I have an interesting profession. Other than my colleagues, I’ve never met anyone who works at a private detective agency. I like seeing the surprised looks on people’s faces when I tell them what I do. It’s a lot more interesting than saying I work as a receptionist, which is what my last job was.
But, in the day to day, what I do for a living feels normal. Mundane even. It takes an odd case or a conversation with a stranger to make me pause and think “Wait. My job is actually kind of cool.” It’s moments like these that help me get through the other parts of my job: the boring bits and the stressful bits.
I think that’s why taking breaks is so important. Whether it’s taking a few days off work to get away for a bit, or taking a break from writing or querying, or whatever it is you do to work towards your dream.
I’ve spoken before about how hard it is for me to write at the same time as I submit. I think part of it is how many voices are there when you’re submitting: Agents, friends, critique partners, well-wishers, competition judges. I find it really difficult, after listening to those voices all day while I’m querying, to then sit down and listen to my own internal voice. It’s hard for me to block everything else out, the voices telling me I’m not good enough, or that my last book was fantastic, and what is this piece of rubbish? to just write.
Sometimes this makes me want to give up on the whole trying to get published thing. What I love about writing is the day to day, the putting words down on paper. I find the other stuff hard to deal with. But I have this dream of one day being able to quit that day job to write all day every day, and in order to get there, I need an agent, I need an editor and I need readers. All of these things a good things, GREAT things. I’d love to have people reading what I write one day. But it means I need to find a way to balance both the outside voices and my inner voices. To both write and submit. And I’ve come up with a few strategies.

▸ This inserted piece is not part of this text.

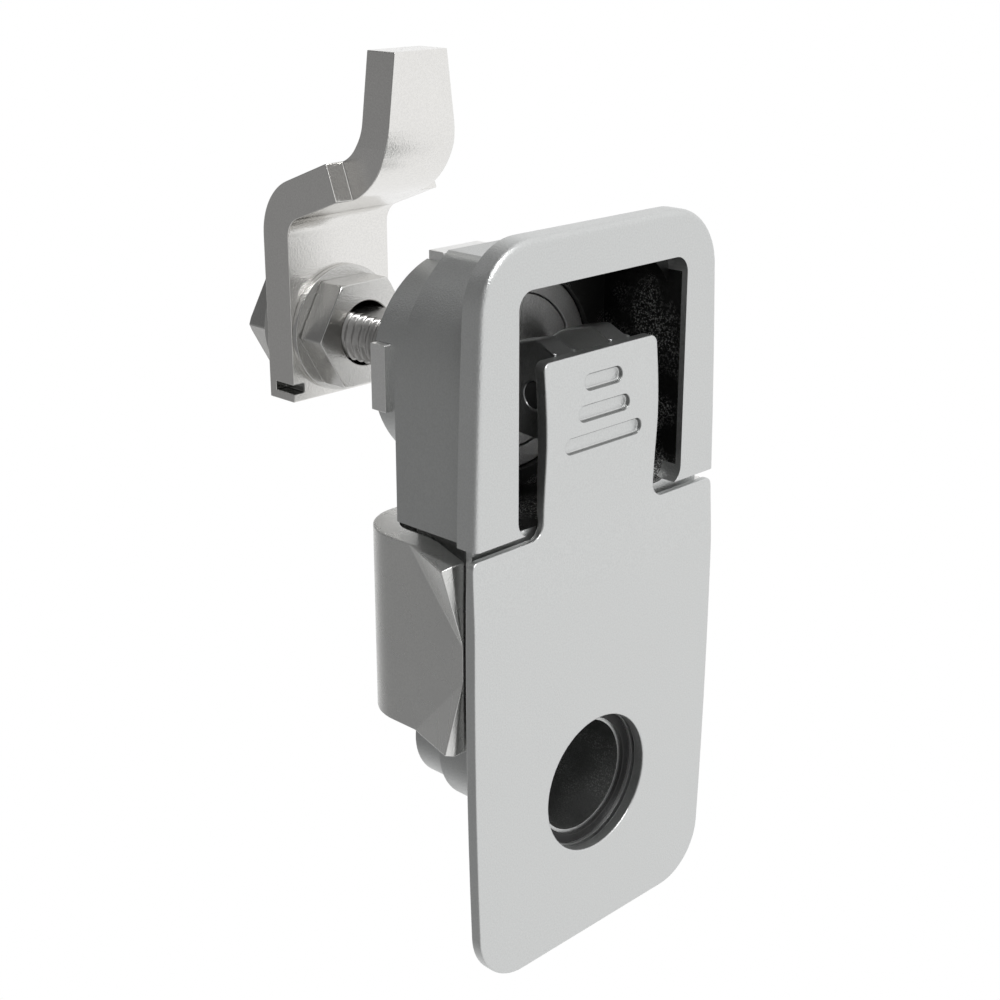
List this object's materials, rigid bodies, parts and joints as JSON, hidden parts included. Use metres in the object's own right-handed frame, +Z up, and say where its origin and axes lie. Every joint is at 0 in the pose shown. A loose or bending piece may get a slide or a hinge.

The first is the Just For Fun project. I started writing it about a month ago, and I’m a third of the way through. I think I’ll finish before November. The great thing about a JFF project is there are no other voices. I’m not writing it with the goal of submission, so I can do whatever I want. It doesn’t matter if it’s horrible, it doesn’t matter if it’s utterly unsellable. It’s mine and mine alone. When I queried my first book I didn’t write a word for months, I was so paralyzed with doubt. Not a single word. The fact that I’ve written 20k in a month is a miracle.
The second thing is taking breaks. Querying is an intensive process, at least how I’ve been doing it. Sometimes I find myself getting so wrapped up in queries and competitions and blog posts that I start worrying about silly things like trends and putting sentences together if I ever have to talk to someone on the phone. Sometimes I need to take a step back, block out all the voices and learn to breathe properly again.
It’s like with my day job. Taking a break from the madness helps me to see the cool bits about querying. The full requests and the friendships made with other writers. The fact that I’ve written a book that some people think is GOOD. These are pretty awesome things, but when I’m neck-deep in queries I can lose sight of this. I can get lost in the stressful stuff and the exhausting stuff and the stuff that makes me want to curl up under my bed and never come out.
I’m starting to see that it’s all about balance. A balance of work and play. A balance of creativity and business. I used to say these things just don’t go together, but I think maybe they can. You just have to find your own strategies to make it happen.
So, to sum up, when you start hearing too many voices in your head, it’s time to take a step back. Or possibly see a mental health professional.